Ageism is also used against the young - usually in tandem with racism. As with the elderly, "these kids today" are blamed for poor public schools, crime and thereby used as justification of cutting school budgets (kids just don't WANT to learn) and prisons/police in schools/harsh criminal sentences for minors (the myth of the unreformable criminal youth).
But I also think this is sort of a lesser-weapon used by the ruling class and so usually people who suffer ageism also suffer from much more severe oppressions because of their class or race and so on. A rich kid is likely to laugh-off ageism or bury his face in designer clothes and cry themselves to sleep.

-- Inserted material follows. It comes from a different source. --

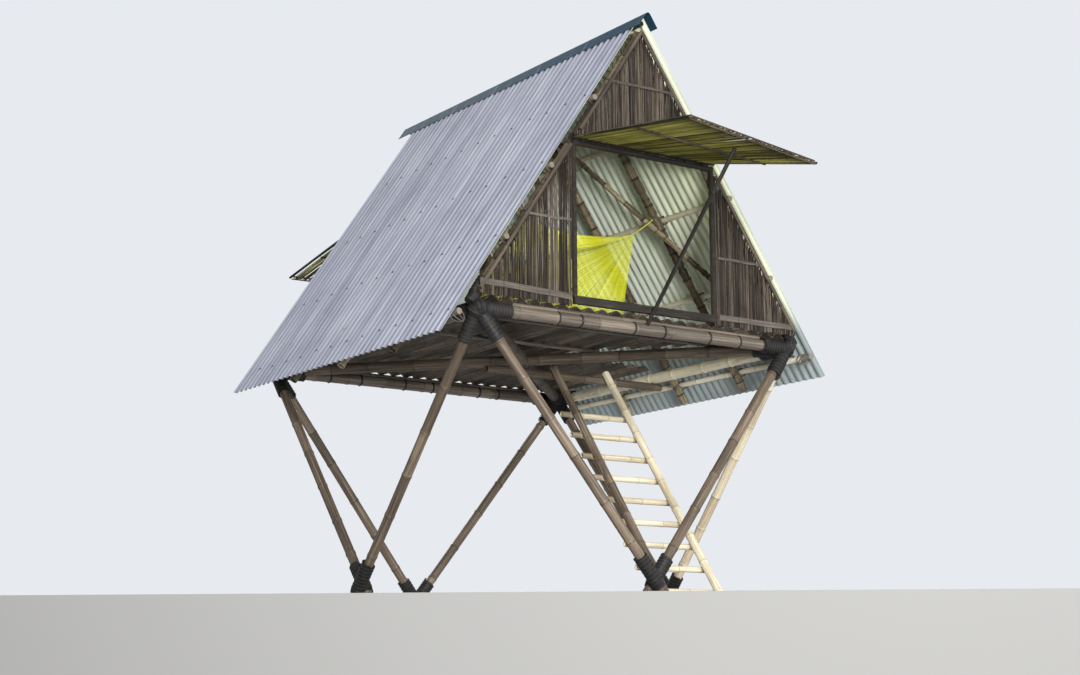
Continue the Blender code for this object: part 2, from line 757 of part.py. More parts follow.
def make_gable_panels():
    """Reed panels beside and over each opening. The back gable is the front one turned round."""
    left = OPENING_LEFT - POST_DIAMETER - SEAT_GAP
    right = OPENING_RIGHT + POST_DIAMETER + SEAT_GAP
    over = over_opening()
    outlines = {
        "left": side_panel_outline(-1, left),
        "right": side_panel_outline(1, right),
        "top": [
            (-panel_edge(over), over),
            (panel_edge(over), over),
            (0, panel_tip(0)),
        ],
    }
    for end, end_name in END_NAMES.items():
        for place, outline in outlines.items():
            panel = prism("panel", outline, -PANEL_FRONT, -PANEL_BACK)
            combine(panel, panel_battens(place) + rake_poles(place), "UNION")
            turn_for(end, panel)
            panel.name = f"gable_panel_{end_name}_{place}"
            finish(panel, "reed")


def side_panel_outline(side, inner):
    """A side panel: bottom edge, sloping edge under the purlins and upright edge beside the post."""
    return [
        (inner, PANEL_BOTTOM),
        (side * panel_edge(PANEL_BOTTOM), PANEL_BOTTOM),
        (inner, panel_tip(inner)),
    ]


def rake_poles(place):
    """Thin poles on a panel's outer face along its sloping edge, with a break for the flap's rim."""
    radius = RAKE_POLE_DIAMETER / 2
    offset = PURLIN_OFFSET + PURLIN_RADIUS + 2 * SEAT_GAP + radius
    break_low = opening_top()
    break_high = break_low + 2 * FLAP_RIM_RISE
    y = -PANEL_FRONT - radius / 2
    poles = []
    for side in {"top": (-1, 1), "left": (-1,), "right": (1,)}[place]:
        if place == "top":
            low = slope_point(side, slope_distance(break_high, offset), offset, y)
            high = slope_point(side, offset * tan(PITCH), offset, y)
        else:
            low = slope_point(side, slope_distance(PANEL_BOTTOM, offset) - radius * tan(PITCH), offset, y)
            post_face = side * {-1: OPENING_LEFT, 1: OPENING_RIGHT}[side] + POST_DIAMETER + SEAT_GAP
            clear = (post_face + (offset + radius) * sin(PITCH)) / cos(PITCH)
            high = slope_point(side, max(clear, slope_distance(break_low, offset)), offset, y)
        poles.append(rod("rake_pole", low, high, radius))
    return poles


def panel_battens(place):
    """The battens nailed to a panel's outer face, with the bottom rail of a side panel."""
    post = POST_DIAMETER + PANEL_THICKNESS
    spans = {
        "top": [(0, over_opening() + TOP_BATTEN_RISE, BATTEN_WIDTH)],
        "left": [(OPENING_LEFT - post, PANEL_BOTTOM + LEFT_BATTEN_RISE, BATTEN_WIDTH)],
        "right": [(OPENING_RIGHT + post, PANEL_BOTTOM + RIGHT_BATTEN_RISE, BATTEN_WIDTH)],
    }
    for side in ("left", "right"):
        spans[side].append((spans[side][0][0], PANEL_BOTTOM + RAIL_HEIGHT, RAIL_HEIGHT))
    battens = []
    for inner, height, width in spans[place]:
        outer = panel_edge(height + width / 2) - BATTEN_DEPTH
        ends = {"top": (-outer, outer), "left": (-outer, inner), "right": (inner, outer)}[place]
        low = (ends[0], -PANEL_FRONT - BATTEN_DEPTH, height - width / 2)
        high = (ends[1], -PANEL_FRONT + BATTEN_DEPTH / 2, height + width / 2)
        battens.append(block("batten", low, high))
    return battens


def turn_for(end, obj):
    """Turns a front piece half round, to make its fellow at the back."""
    if end > 0:
        obj.data.transform(obj.matrix_world)
        obj.matrix_world = Matrix.Rotation(pi, 4, "Z")


def make_opening_frames():
    """Sill, posts and head round each gable opening, as one frame."""
    for end, end_name in END_NAMES.items():
        y = -FRAME_PLANE
        radius = POST_DIAMETER / 2
        left = OPENING_LEFT - radius
        right = OPENING_RIGHT + radius
        head = opening_top() + HEAD_DIAMETER / 2
        sill_low = (left - radius / 2, y - SILL_DEPTH / 2, PANEL_BOTTOM)
        sill_high = (right + radius / 2, y + SILL_DEPTH / 2, OPENING_BOTTOM)
        sill = block("sill", sill_low, sill_high)
        overlap = CUT_OVERRUN / 2
        posts = []
        for x in (left, right):
            posts.append(rod("post", (x, y, OPENING_BOTTOM - overlap), (x, y, head), radius))
        beam = rod("head", (left - radius / 2, y, head), (right + radius / 2, y, head), HEAD_DIAMETER / 2)
        frame = combine(sill, posts + [beam], "UNION")
        turn_for(end, frame)
        frame.name = f"opening_frame_{end_name}"
        finish(frame, "dark_wood")


def flap_corners():
    """The flap's middle surface: inner left, inner right, outer right, outer left."""
    y = -PANEL_FRONT - SEAT_GAP - FLAP_RIM_DIAMETER / 2
    height = opening_top() + FLAP_RIM_RISE
    inner_left = Vector((OPENING_LEFT - FLAP_LEFT_LAP, y, height))
    inner_right = Vector((OPENING_RIGHT + FLAP_RIGHT_LAP, y, height))
    outer_left = inner_left - Vector((0, FLAP_LEFT_REACH, FLAP_LEFT_DROP))
    outer_right = inner_right - Vector((-FLAP_RIGHT_SPREAD, FLAP_RIGHT_REACH, FLAP_RIGHT_DROP))
    return inner_left, inner_right, outer_right, outer_left


def flap_point(across, out):
    """A point of the flap's middle surface, by its shares of the width and the reach."""
    inner_left, inner_right, outer_right, outer_left = flap_corners()
    inner = inner_left.lerp(inner_right, across)
    outer = outer_left.lerp(outer_right, across)
    return inner.lerp(outer, out)


def make_flaps():
    """A reed flap held open over each opening: rim pole, slightly twisted panel and batten."""
    steps = 6
    for end, end_name in END_NAMES.items():
        bm = bmesh.new()
        half = Vector((0, 0, FLAP_THICKNESS / 2))
        rows = []
        for index in range(steps + 1):
            across = index / steps
            inner = flap_point(across, 0)
            outer = flap_point(across, 1)
            rows.append([bm.verts.new(p) for p in (inner - half, inner + half, outer + half, outer - half)])
        for near, far in zip(rows, rows[1:]):
            skin(bm, near, far)
        bm.faces.new(rows[0])
        bm.faces.new(rows[-1])
        bmesh.ops.triangulate(bm, faces=bm.faces)
        flap = object_from(bm, "flap")
        overhang = Vector((FLAP_RIM_OVERHANG, 0, 0))
        rim = rod("rim", flap_point(0, 0) - overhang, flap_point(1, 0) + overhang, FLAP_RIM_DIAMETER / 2)
        drop = Vector((0, 0, FLAP_THICKNESS / 2 + FLAP_BATTEN_DIAMETER / 4))
        batten_start = flap_point(FLAP_BATTEN_INSET_SHARE, FLAP_BATTEN_SHARE) - drop
        batten_end = flap_point(1 - FLAP_BATTEN_INSET_SHARE, FLAP_BATTEN_SHARE) - drop
        batten = rod("batten", batten_start, batten_end, FLAP_BATTEN_DIAMETER / 2)
        combine(flap, [rim, batten], "UNION")
        turn_for(end, flap)
        flap.name = f"flap_{end_name}"
        finish(flap, "flap_reed")


def make_props():
    """A thin pole from the gable beam up to the underside of each flap."""
    radius = PROP_DIAMETER / 2
    for end, end_name in END_NAMES.items():
        head = flap_point(*PROP_HEAD_SHARES) - Vector((0, 0, FLAP_THICKNESS / 2))
        centre = Vector((PROP_FOOT_X, -HALF_LENGTH, NODE_HEIGHT))
        foot = along(centre, Vector((PROP_FOOT_X, head.y, head.z)), BEAM_RADIUS + SEAT_GAP)
        lean = (head - foot).normalized()
        corner_rise = radius * (1 - lean.z ** 2) ** 0.5
        head = along(head, foot, (corner_rise + 2 * SEAT_GAP) / lean.z)
        prop = rod("prop", foot, head, radius)
        turn_for(end, prop)
        prop.name = f"flap_prop_{end_name}"
        finish(prop, "dark_wood")


def make_ladder():
    """Two bamboo rails with rungs bedded on their far side."""
    radius = RAIL_DIAMETER / 2
    lean = atan2(1, LADDER_RUN_SHARE)
    top = ladder_top_height()
    rails = []
    for x in (LADDER_LEFT, LADDER_RIGHT):
        low = Vector((x, ladder_line(-RAIL_DIAMETER), -RAIL_DIAMETER))
        high = Vector((x, ladder_line(top), top))
        rails.append(bamboo("rail", low, high, radius, RAIL_DIAMETER, RAIL_DIAMETER))
    back = radius + RUNG_DIAMETER / 2 - RUNG_BEDDING
    count = int((top - RUNG_TOP_MARGIN - RUNG_FIRST_HEIGHT) // RUNG_SPACING) + 1
    rungs = []
    for index in range(count):
        height = RUNG_FIRST_HEIGHT + RUNG_SPACING * index
        y = ladder_line(height) + back * sin(lean)
        z = height - back * cos(lean)
        start = (LADDER_LEFT - radius - RUNG_LEFT_STUB, y, z)
        end = (LADDER_RIGHT + radius + RUNG_RIGHT_STUB, y, z)
        rungs.append(rod("rung", start, end, RUNG_DIAMETER / 2))
    ladder = combine(rails[0], rails[1:] + rungs, "UNION")
    trim_below(ladder, 0)
    ladder.name = "ladder"
    finish(ladder, "bamboo")


def net_ring(bm, height, inset):
    """One rectangle of the net at a height, moved in from its outer face."""
    rise = (height - NET_BOTTOM) / NET_HEIGHT
    left = NET_BOTTOM_LEFT + (NET_TOP_LEFT - NET_BOTTOM_LEFT) * rise + inset
    right = NET_BOTTOM_RIGHT + (NET_TOP_RIGHT - NET_BOTTOM_RIGHT) * rise - inset
    reach = NET_BOTTOM_REACH + (NET_TOP_REACH - NET_BOTTOM_REACH) * rise - inset
    corners = ((left, -reach), (right, -reach), (right, reach), (left, reach))
    return [bm.verts.new((x, y, height)) for x, y in corners]


def make_net():
    """A mosquito net over the sleeping place: a thin shell, open below, hung by its corners."""
    bm = bmesh.new()
    outer_low = net_ring(bm, NET_BOTTOM, 0)
    outer_high = net_ring(bm, NET_TOP, 0)
    inner_low = net_ring(bm, NET_BOTTOM, NET_THICKNESS)
    inner_high = net_ring(bm, NET_TOP - NET_THICKNESS, NET_THICKNESS)
    for first, second in ((outer_low, outer_high), (inner_high, inner_low), (inner_low, outer_low)):
        skin(bm, first, second)
    bm.faces.new(outer_high)
    bm.faces.new(inner_high)
    net = object_from(bm, "net")
    strings = []
    for x, y in ((NET_TOP_LEFT, -1), (NET_TOP_RIGHT, -1), (NET_TOP_RIGHT, 1), (NET_TOP_LEFT, 1)):
        inset = NET_STRING_DIAMETER
        side = 1 if x > 0 else -1
        start = Vector((x - side * inset, y * (NET_TOP_REACH - inset), NET_TOP - NET_THICKNESS / 2))
        strings.append(net_string(side, y, start))
    combine(net, strings, "UNION")
    net.name = "mosquito_net"
    finish(net, "net")


def net_string(side, end, start):
    """A string from a corner of the net to the inner face of the nearest rafter."""
    rafter_y = end * RAFTER_SPACING
    height = NET_TOP + NET_STRING_RISE
    reach = slope_x(height, RAFTER_OFFSET + RAFTER_RADIUS + SEAT_GAP)
    target = Vector((side * reach, rafter_y, height))
    normal = Vector((side * sin(PITCH), 0, cos(PITCH)))
    facing = (target - start).normalized().dot(normal)
    rim_lift = NET_STRING_DIAMETER / 2 * (1 - facing ** 2) ** 0.5
    return rod("string", start, along(target, start, rim_lift / facing), NET_STRING_DIAMETER / 2, STRING_SIDES)


def build():
    for obj in list(bpy.data.objects):
        bpy.data.objects.remove(obj)
    make_legs()
    make_foot_wraps()
    make_corner_joints()
    make_floor_beams()
    make_hatch_beam()
    make_deck()
    make_rafters()
    make_ridge_and_purlins()
    make_braces()
    make_roof_sheets()
    make_ridge_cap()
    make_gable_panels()
    make_opening_frames()
    make_flaps()
    make_props()
    make_ladder()
    make_net()


build()
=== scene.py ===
# Looks of the stilt house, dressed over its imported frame.
# Metres, +Z up, the same axes as the frame: X along the gable in view, Y along the ridge.
import random
from math import atan2, ceil, cos, pi, radians, sin, sqrt

import bmesh
import bpy
import numpy as np
from mathutils import Matrix, Vector
from mathutils.bvhtree import BVHTree


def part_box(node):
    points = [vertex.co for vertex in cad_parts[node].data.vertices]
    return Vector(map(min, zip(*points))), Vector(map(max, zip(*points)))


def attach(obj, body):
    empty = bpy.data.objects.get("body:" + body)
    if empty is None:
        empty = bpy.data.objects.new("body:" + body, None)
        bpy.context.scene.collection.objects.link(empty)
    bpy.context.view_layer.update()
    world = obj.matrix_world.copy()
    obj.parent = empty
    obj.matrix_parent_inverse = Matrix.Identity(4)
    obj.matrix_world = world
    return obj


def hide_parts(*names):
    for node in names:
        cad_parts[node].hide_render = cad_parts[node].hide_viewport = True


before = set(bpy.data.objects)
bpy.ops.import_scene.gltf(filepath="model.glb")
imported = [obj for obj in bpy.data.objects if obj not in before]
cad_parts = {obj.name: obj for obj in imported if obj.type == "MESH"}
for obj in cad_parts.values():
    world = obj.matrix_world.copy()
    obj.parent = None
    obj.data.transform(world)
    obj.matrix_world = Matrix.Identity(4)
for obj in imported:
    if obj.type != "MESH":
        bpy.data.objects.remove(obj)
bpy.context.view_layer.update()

# Camera, fitted to the photograph's 1080 by 675 frame
PHOTO_WIDTH = 1080
FOCAL_PIXELS = 1877.5
SENSOR_WIDTH = 36
CAMERA_PLACE = (-7.92, -11.61, -0.70)
CAMERA_YAW = 0.6078
CAMERA_PITCH = 0.19
CAMERA_ROLL = -0.0066

# Stage
FLOOR_EDGE_DISTANCE = 12.62
FLOOR_DEPTH = 22
FLOOR_HALF_WIDTH = 14
FLOOR_THICKNESS = 1.2
FLOOR_PAINTS = (("floor_paint", (0.56, 0.56, 0.555, 1)), ("floor_edge_paint", (0.27, 0.27, 0.268, 1)))

# Lamps: name, place, target, size, power, colour
LIGHTS = (
    ("key", (-6.5, -15, 6.5), (0, 0, 2.4), 4, 2100, (1.0, 0.98, 0.95)),
    ("low", (-4.5, -12.5, 0.9), (0.3, 0, 2.7), 3, 1700, (1.0, 0.99, 0.96)),
    ("fill", (8, -7, 2.5), (0, 0, 2), 6, 350, (0.95, 0.97, 1.0)),
    ("back", (3, 9, 8), (0, 0, 2), 6, 900, (1.0, 1.0, 1.0)),
)

WORLD_COLOUR = (0.93, 0.95, 1.0, 1)
WORLD_STRENGTH = 0.31
BACKDROP_COLOUR = (0.80, 0.83, 0.87, 1)

# What repeats at both gables, on both slopes and at the four corners, as signs of Y and X
ENDS = ((-1, "front"), (1, "back"))
SIDES = ((-1, "left"), (1, "right"))
CORNERS = ((-1, -1), (1, -1), (1, 1), (-1, 1))
RAFTER_PAIR_COUNT = 5
PURLIN_COUNT = 4

# Measuring: how near a pole's end a point counts as on it, and how far outside a box a ray starts
END_TOLERANCE = 0.001
RAY_START = 1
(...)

A working class kid probably experiences ageism in connection to class and oppression issues like racial profiling, cuts to public education and so on.
Crusade
27th February 2010, 03:12
I always find it odd that newer generations get blamed by the previous generation for society's ills. Mainly because that generation created and raised the generation they're complaining about.
Dooga Aetrus Blackrazor
27th February 2010, 03:27
Children should be able to vote as soon as the express an interest in doing so. Parents can not be expected to vote for their children. To do so is to require the parent to have 1/2 a vote given that the interest of the child and parent may not always coincide. Furthermore, it's often the case that adults carry over the political views of there parents so it's hardly like bias is a more significant problem in youth. I find it hard to believe voting results could get any worse by allowing children to vote.
It's quite discriminatory not to allow them to do so. So they want the government to supply free candy? Oh well. Someone else probably wants funding to a stupid art project 0.0002% of the population cares about, and there interest group gets the funding.